The Human Factor: Challenges and the Path Forward

Despite the incredible technology, significant challenges remain on the path to ubiquitous mixed reality.

Technical Hurdles

• Form Factor and Comfort: Current headsets are still too bulky, heavy, and power-hungry for all-day wear. The holy grail is a pair of MR glasses that look and feel like regular eyewear.
• Battery Life: The immense processing power required drains batteries quickly. Advances in power-efficient chips and alternative power solutions are needed.
• The Vergence-Accommodation Conflict: This is a fundamental visual challenge. In the real world, our eyes converge (point inward) and accommodate (focus) on the same point.
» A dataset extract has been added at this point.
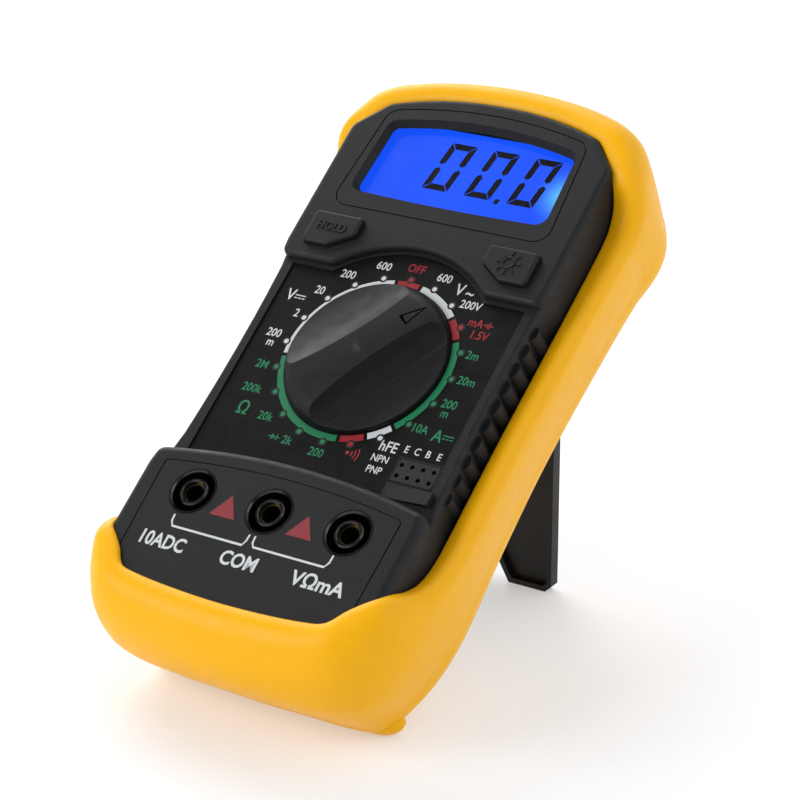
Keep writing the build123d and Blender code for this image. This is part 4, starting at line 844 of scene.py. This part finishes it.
# The studio is darker where the meter's flat face mirrors it, behind the camera and at the right
ROOM_BRIGHT = 1.3
DARK_PARTS = [((-0.524, -0.171, 0.834), 0.15), ((0.70, -0.70, 0.12), 0.3), ((0.92, 0.38, 0.1), 0.6)]
room_tree = world.node_tree
where = room_tree.nodes.new("ShaderNodeTexCoord")
strength = None
for direction, dimmed in DARK_PARTS:
    towards = room_tree.nodes.new("ShaderNodeVectorMath")
    towards.operation = "DOT_PRODUCT"
    towards.inputs[1].default_value = direction
    room_tree.links.new(where.outputs["Generated"], towards.inputs[0])
    share = spread(room_tree, towards.outputs["Value"], 1.0, dimmed, 0.45, 0.9)
    product = room_tree.nodes.new("ShaderNodeMath")
    product.operation = "MULTIPLY"
    product.inputs[1].default_value = ROOM_BRIGHT
    room_tree.links.new(share, product.inputs[0])
    if strength:
        room_tree.links.new(strength, product.inputs[1])
    strength = product.outputs["Value"]
room_tree.links.new(strength, background.inputs["Strength"])


def area_light(name, place, target, size, power):
    """A soft square light aimed at a point."""
    data = bpy.data.lights.new(name, "AREA")
    data.shape = "SQUARE"
    data.size = size
    data.energy = power
    lamp = bpy.data.objects.new(name, data)
    lamp.location = place
    lamp.rotation_euler = (Vector(target) - Vector(place)).to_track_quat("-Z", "Y").to_euler()
    bpy.context.scene.collection.objects.link(lamp)


METER_MIDDLE = (0, 0, 0.05)
area_light("key_light", (-0.7, -1.0, 0.75), METER_MIDDLE, 0.7, 10.0)
area_light("rear_light", (-0.9, 0.55, 0.9), METER_MIDDLE, 1.0, 12.0)
area_light("fill_light", (1.1, 0.1, 0.6), METER_MIDDLE, 0.8, 3.0)

# The camera, by its place on the meter's own axes and the directions of its right and its back
SENSOR_WIDTH = 36.0
LENS_LENGTH = 129.2625
CLIP_NEAR = 0.05
CLIP_FAR = 20.0
camera_data = bpy.data.cameras.new("camera")
camera_data.sensor_width = SENSOR_WIDTH
camera_data.lens = LENS_LENGTH
camera_data.clip_start = CLIP_NEAR
camera_data.clip_end = CLIP_FAR
camera = bpy.data.objects.new("camera", camera_data)
bpy.context.scene.collection.objects.link(camera)
right = Vector((0.8283, 0.5602, 0.0)).normalized()
back = Vector((0.5239, -0.7747, 0.3540)).normalized()
up = back.cross(right).normalized()
right = up.cross(back)
EYE = FACE @ Vector((313.9, -229.7, 437.8))
camera.matrix_world = Matrix.Translation(EYE) @ Matrix((right, up, back)).transposed().to_4x4()
bpy.context.scene.camera = camera
bpy.context.scene.view_settings.view_transform = "Standard"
In most current MR displays, the virtual image is fixed at a single focal plane, causing a mismatch that can lead to eye strain and fatigue over long periods. Research into light-field displays and varifocal optics aims to solve this.

Social and Ethical Considerations

The technology also raises profound questions. How do we manage privacy when devices are constantly scanning and recording our environments? What are the etiquette rules for interacting with digital content in public spaces? How do we prevent the creation of a new digital divide? Addressing these human-centric issues is as important as solving the technical ones.

The journey of mixed reality is a testament to human ingenuity, merging breakthroughs in optics, sensor technology, artificial intelligence, and computing power. It’s a technology that doesn’t seek to replace our world but to enrich it, adding a dynamic, interactive layer of information and imagination onto the foundation of our physical existence. From the precise tracking of a fingertip to the persistent locking of a hologram in space, every element is designed to achieve one goal: making the digital feel not just visible, but real. The line between what is physically present and what is digitally rendered is blurring, opening up a new frontier for how we work, learn, play, and connect. The device on your face is merely the window; the true landscape is the seamless fusion it creates, inviting you to step into a world where anything you can imagine can have a place right beside you.